== Data provided ==
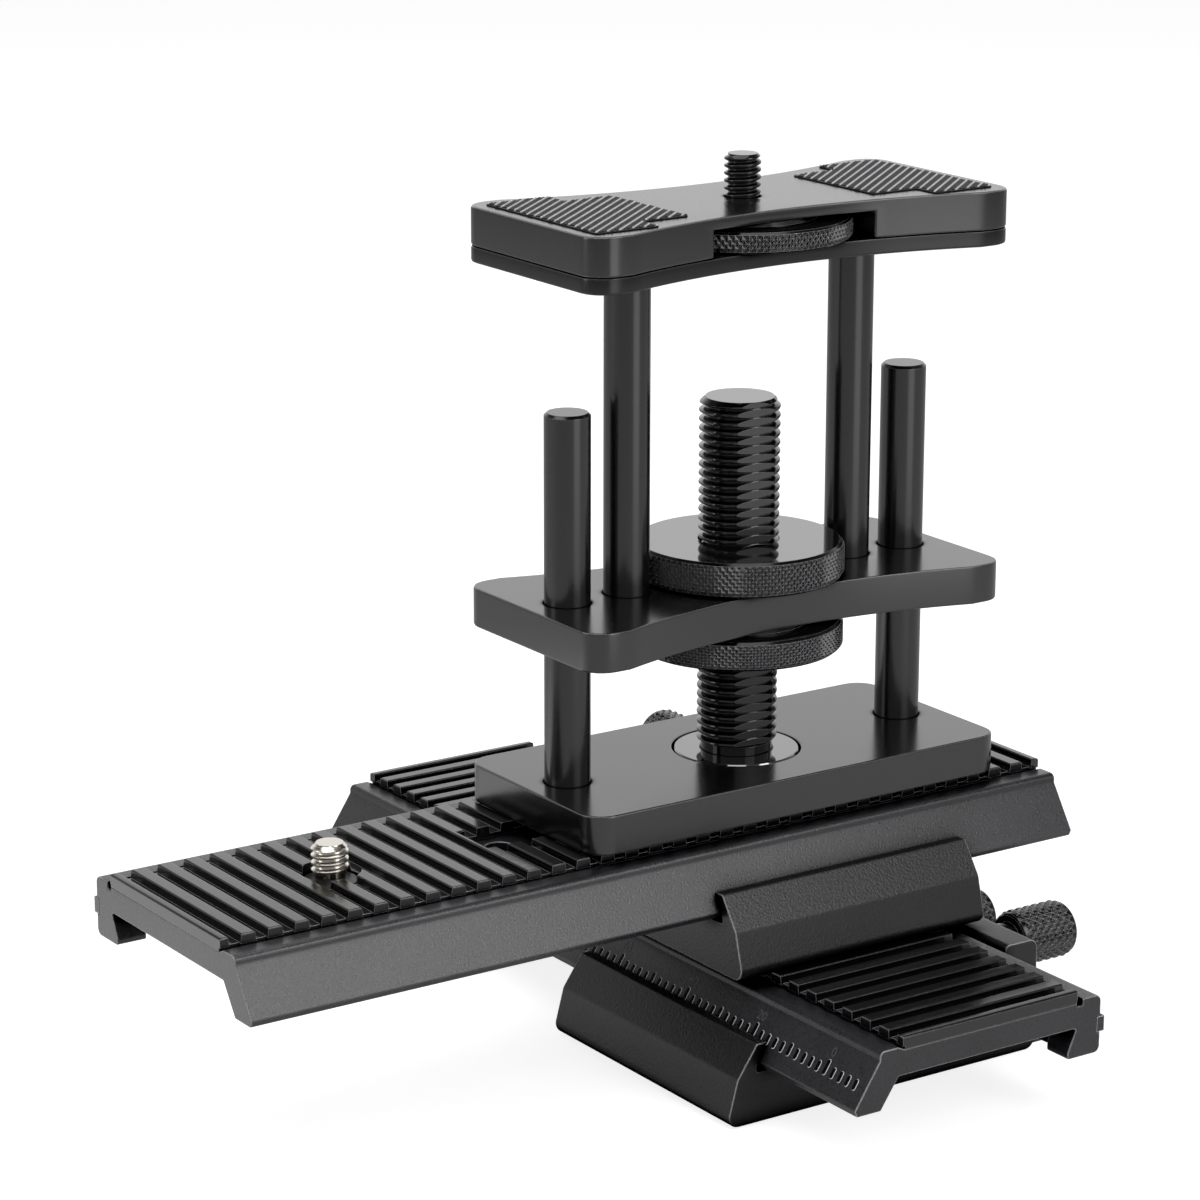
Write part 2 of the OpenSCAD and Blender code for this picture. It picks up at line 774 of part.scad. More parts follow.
module guide_rod_left() guide_rod(-1);
module guide_rod_right() guide_rod(1);

// Lift plate: slides on the guide rods, held between the two nuts
module lift_plate() {
    color(ANODISED) riser() translate([0, 0, lift_at])
        difference() {
            waisted_slab(lift_t);
            translate([0, 0, -over]) cylinder(r = lead_r + lead_clear, h = lift_t + 2 * over);
            at_both(rod_gap) translate([0, 0, -over]) cylinder(r = rod_r + fit, h = lift_t + 2 * over);
            at_both(post_gap) screw_sink(lift_t);
            at_both(post_gap) translate([0, 0, lift_t - seat_d]) cylinder(r = rod_r, h = seat_d + over);
        }
}

module lower_nut() {
    color(ANODISED) riser() translate([0, 0, lift_at - nut_boss_t - lower_nut_t])
        nut(lower_nut_t, lower_nut_t, lower_nut_t + nut_boss_t);
}

module upper_nut() {
    color(ANODISED) riser() translate([0, 0, lift_at + lift_t + fit]) nut(upper_nut_t - fit, 0, upper_nut_t - fit);
}

module post_foot_screws() color(STEEL) riser() translate([0, 0, lift_at]) at_both(post_gap) small_screw();

module standing_post(side) {
    color(ANODISED) riser() translate([side * post_gap, 0, lift_at + lift_t - seat_d]) post();
}

module post_left() standing_post(-1);
module post_right() standing_post(1);

module bridge_plate() {
    color(ANODISED) riser() translate([0, 0, bridge_at])
        difference() {
            waisted_slab(bridge_t);
            at_both(post_gap) translate([0, 0, -over]) cylinder(r = small_screw_r, h = bridge_t + 2 * over);
        }
}

// Head plate: a window from front to back holds the thumbwheel
head_bite = head_t + bridge_t + small_bite - small_head_t;

module head_plate() {
    color(ANODISED) riser() translate([0, 0, head_at])
        difference() {
            waisted_slab(head_t);
            translate([-window_w / 2, -plate_d / 2 - over, -over]) cube([window_w, plate_d + 2 * over, window_h + over]);
            translate([0, 0, -over]) cylinder(r = wheel_r + wheel_room, h = window_h + over);
            cylinder(r = shank_r + head_hole_fit, h = head_t + over);
            at_both(post_gap) translate([0, 0, head_t]) mirror([0, 0, 1]) screw_sink(head_t);
        }
}

module head_plate_screws() {
    color(STEEL) riser() translate([0, 0, head_top]) at_both(post_gap) mirror([0, 0, 1])
        turned([[0, 0], [small_head_r, 0], [small_screw_r, small_head_t], [small_screw_r, head_bite], [0, head_bite]]);
}

module thumbwheel() {
    color(ANODISED) riser() translate([0, 0, head_at + wheel_play])
        difference() {
            turned([
                [0, 0], [wheel_r - nut_chamfer, 0], [wheel_r, nut_chamfer], [wheel_r, wheel_t - nut_chamfer],
                [wheel_r - nut_chamfer, wheel_t], [nut_boss_r, wheel_t], [nut_boss_r, wheel_t + wheel_boss_t],
                [0, wheel_t + wheel_boss_t]
            ]);
            translate([0, 0, -over]) cylinder(r = shank_r, h = wheel_t + wheel_boss_t + 2 * over);
        }
}

module head_camera_screw() {
    color(ANODISED) riser() translate([0, 0, head_top])
        turned([
            [0, 2 * wheel_play - head_t], [shank_r, 2 * wheel_play - head_t],
            [shank_r, thread_gap], [camera_r, thread_gap], [camera_r, head_stud_h - tip_chamfer],
            [camera_r - tip_chamfer, head_stud_h], [0, head_stud_h]
        ]);
}

// Grip pad: a wide end with a narrower tongue towards the middle
grip_out = plate_w / 2 - grip_edge;
grip_step = grip_out - grip_wide_w;
grip_in = grip_step - grip_narrow_w;

module grip_pad() {
    translate([0, 0, head_top]) linear_extrude(height = grip_t)
        polygon(outline([
            [grip_out, -grip_wide_d / 2, grip_round], [grip_out, grip_wide_d / 2, grip_round],
            [grip_step, grip_wide_d / 2, grip_round], [grip_step, grip_narrow_d / 2, grip_round],
            [grip_in, grip_narrow_d / 2, grip_round], [grip_in, -grip_narrow_d / 2, grip_round],
            [grip_step, -grip_narrow_d / 2, grip_round], [grip_step, -grip_wide_d / 2, grip_round]
        ]));
}

module grip_pad_left() color(RUBBER) riser() mirror([1, 0, 0]) grip_pad();
module grip_pad_right() color(RUBBER) riser() grip_pad();

lower_carriage();
lower_bush();
lower_lock_screw();
lower_lock_knob();
lower_pinion();
lower_drive_knob();
lower_rail();
lower_rack();
lower_brake_strip();
lower_pad();
coupling_screw();
upper_carriage();
upper_bush();
upper_lock_screw();
upper_lock_knob();
upper_pinion();
upper_drive_knob();
upper_rail();
upper_rack();
upper_brake_strip();
upper_pad();
rail_camera_screw();
screw_clip();
riser_screw();
riser_base();
rod_screws();
screw_flange();
lead_screw();
guide_rod_left();
guide_rod_right();
lift_plate();
lower_nut();
upper_nut();
post_foot_screws();
post_left();
post_right();
bridge_plate();
head_plate();
head_plate_screws();
thumbwheel();
head_camera_screw();
grip_pad_left();
grip_pad_right();
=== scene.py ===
"""Looks of the macro focusing rail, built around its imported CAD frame. Sizes are in millimetres
and become metres where a mesh is made. Lamps, floor and backdrop are in metres."""

import math

import bmesh
import bpy
from mathutils import Matrix, Vector


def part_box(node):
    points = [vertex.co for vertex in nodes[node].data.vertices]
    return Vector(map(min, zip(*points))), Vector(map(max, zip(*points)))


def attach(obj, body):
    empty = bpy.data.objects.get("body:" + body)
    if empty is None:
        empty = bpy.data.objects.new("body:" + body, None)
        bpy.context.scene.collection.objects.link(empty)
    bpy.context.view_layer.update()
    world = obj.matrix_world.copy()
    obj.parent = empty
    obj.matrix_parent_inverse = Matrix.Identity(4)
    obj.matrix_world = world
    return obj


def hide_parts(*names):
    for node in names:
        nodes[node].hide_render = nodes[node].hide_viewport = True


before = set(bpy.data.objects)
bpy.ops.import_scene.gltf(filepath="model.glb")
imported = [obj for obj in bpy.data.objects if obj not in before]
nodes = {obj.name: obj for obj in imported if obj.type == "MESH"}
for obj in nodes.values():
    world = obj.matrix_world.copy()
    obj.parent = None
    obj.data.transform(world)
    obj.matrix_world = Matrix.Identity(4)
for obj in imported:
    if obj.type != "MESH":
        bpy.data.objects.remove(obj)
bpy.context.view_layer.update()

MM = 0.001
SIDES = ((-1, "left"), (1, "right"))

# Upright axes: the riser's lead screw, the rail's camera screw, and the lower pad's round hole
RISER = (-2.85, 15.75)
STUD = (-86.2, 15.75)
PAD_HOLE = (0, 84.5)


# Camera, light and floor

# How bright the world is around the part, and in its reflections away from and at the backdrop
AMBIENT = 0.45
MIRRORED_AWAY = 0.50
MIRRORED_BACKDROP = 1.15
BACKDROP = (0.562, 0.827, 0)

# Cosines to the backdrop's direction: its near edge, and where it is in full
BACKDROP_EDGE = 0.45
BACKDROP_FULL = 0.85

# The world's greys, at shares of the way from straight down to straight up
SKY_LOW = (0.66, "#ffffff")
SKY_WALL = (0.80, "#8a8a8a")
SKY_TOP = (1.0, "#6c6c6c")

FLOOR_SIZE = 12
FLOOR_DROP = 0.0002
FLOOR_GREY = "#c8c8c8"
FLOOR_GLOW = 0.82

# A pool of light painted on the floor as glow, not cast by a lamp, that only reflections find,
# bright within one reach of its spot and dim past the other
POOL_SPOT = (-0.18, 0.105, 0)
POOL_REACH = (0.05, 0.13)
POOL_BRIGHT = 0.92
POOL_DIM = 0.12


def placed(x_axis, y_axis, z_axis, place):
    """The matrix that turns the world's axes to these and moves the origin to a place in metres."""
    rows = zip(x_axis, y_axis, z_axis, place)
    return Matrix([*rows, (0, 0, 0, 1)])


def camera_at(place, azimuth, elevation, roll, lens):
    """Looks along the view that was solved from the photograph's straight edges."""
    az, el, turn = (math.radians(a) for a in (azimuth, elevation, roll))
    back = Vector((math.sin(az) * math.cos(el), -math.cos(az) * math.cos(el), math.sin(el)))
    right = Vector((math.cos(az), math.sin(az), 0))
    up = back.cross(right)
    across = right * math.cos(turn) + up * math.sin(turn)
    above = up * math.cos(turn) - right * math.sin(turn)
    data = bpy.data.cameras.new("camera")
    data.lens = lens
    data.sensor_width = 36
    data.clip_start = 0.01
    data.clip_end = 50
    cam = bpy.data.objects.new("camera", data)
    bpy.context.scene.collection.objects.link(cam)
    cam.matrix_world = placed(across, above, back, [p * MM for p in place])
    bpy.context.scene.camera = cam


def softbox(name, place, aim, width, height, watts):
    """A soft rectangular lamp, turned to its aim and hidden from the camera."""
    data = bpy.data.lights.new(name, "AREA")
    data.shape = "RECTANGLE"
    data.size = width
    data.size_y = height
    data.energy = watts
    lamp = bpy.data.objects.new(name, data)
    bpy.context.scene.collection.objects.link(lamp)
    lamp.visible_camera = False
    lamp.location = place
    lamp.rotation_euler = (Vector(aim) - Vector(place)).to_track_quat("-Z", "Y").to_euler()


def linear(colour):
    """An sRGB hex value as linear red, green, blue and alpha."""
    parts = [int(colour[i:i + 2], 16) / 255 for i in (1, 3, 5)]
    return [c / 12.92 if c <= 0.04045 else ((c + 0.055) / 1.055) ** 2.4 for c in parts] + [1]


def add(tree, kind, inputs=None, **settings):
    """Adds a node with its settings. An input is a value, or the output that feeds it."""
    node = tree.nodes.new(kind)
    for name, value in settings.items():
        setattr(node, name, value)
    for socket, value in (inputs or {}).items():
        if isinstance(value, bpy.types.NodeSocket):
            tree.links.new(value, node.inputs[socket])
        else:
            node.inputs[socket].default_value = value
    return node


def seen_directly(tree, path):
    """1 for what the camera sees, also through something clear, and 0 for other light."""
    return add(tree, "ShaderNodeMath", {
        0: path.outputs["Is Camera Ray"], 1: path.outputs["Is Transmission Ray"]},
        operation="MAXIMUM").outputs[0]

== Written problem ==
From the line with "module grip_pad_left() color(RUBBER)" through the line with "before = set(bpy.data.objects)", repeat every line exactly, both ends included, and nothing outside that range.

== Output below ==
module grip_pad_left() color(RUBBER) riser() mirror([1, 0, 0]) grip_pad();
module grip_pad_right() color(RUBBER) riser() grip_pad();

lower_carriage();
lower_bush();
lower_lock_screw();
lower_lock_knob();
lower_pinion();
lower_drive_knob();
lower_rail();
lower_rack();
lower_brake_strip();
lower_pad();
coupling_screw();
upper_carriage();
upper_bush();
upper_lock_screw();
upper_lock_knob();
upper_pinion();
upper_drive_knob();
upper_rail();
upper_rack();
upper_brake_strip();
upper_pad();
rail_camera_screw();
screw_clip();
riser_screw();
riser_base();
rod_screws();
screw_flange();
lead_screw();
guide_rod_left();
guide_rod_right();
lift_plate();
lower_nut();
upper_nut();
post_foot_screws();
post_left();
post_right();
bridge_plate();
head_plate();
head_plate_screws();
thumbwheel();
head_camera_screw();
grip_pad_left();
grip_pad_right();
=== scene.py ===
"""Looks of the macro focusing rail, built around its imported CAD frame. Sizes are in millimetres
and become metres where a mesh is made. Lamps, floor and backdrop are in metres."""

import math

import bmesh
import bpy
from mathutils import Matrix, Vector


def part_box(node):
    points = [vertex.co for vertex in nodes[node].data.vertices]
    return Vector(map(min, zip(*points))), Vector(map(max, zip(*points)))


def attach(obj, body):
    empty = bpy.data.objects.get("body:" + body)
    if empty is None:
        empty = bpy.data.objects.new("body:" + body, None)
        bpy.context.scene.collection.objects.link(empty)
    bpy.context.view_layer.update()
    world = obj.matrix_world.copy()
    obj.parent = empty
    obj.matrix_parent_inverse = Matrix.Identity(4)
    obj.matrix_world = world
    return obj


def hide_parts(*names):
    for node in names:
        nodes[node].hide_render = nodes[node].hide_viewport = True


before = set(bpy.data.objects)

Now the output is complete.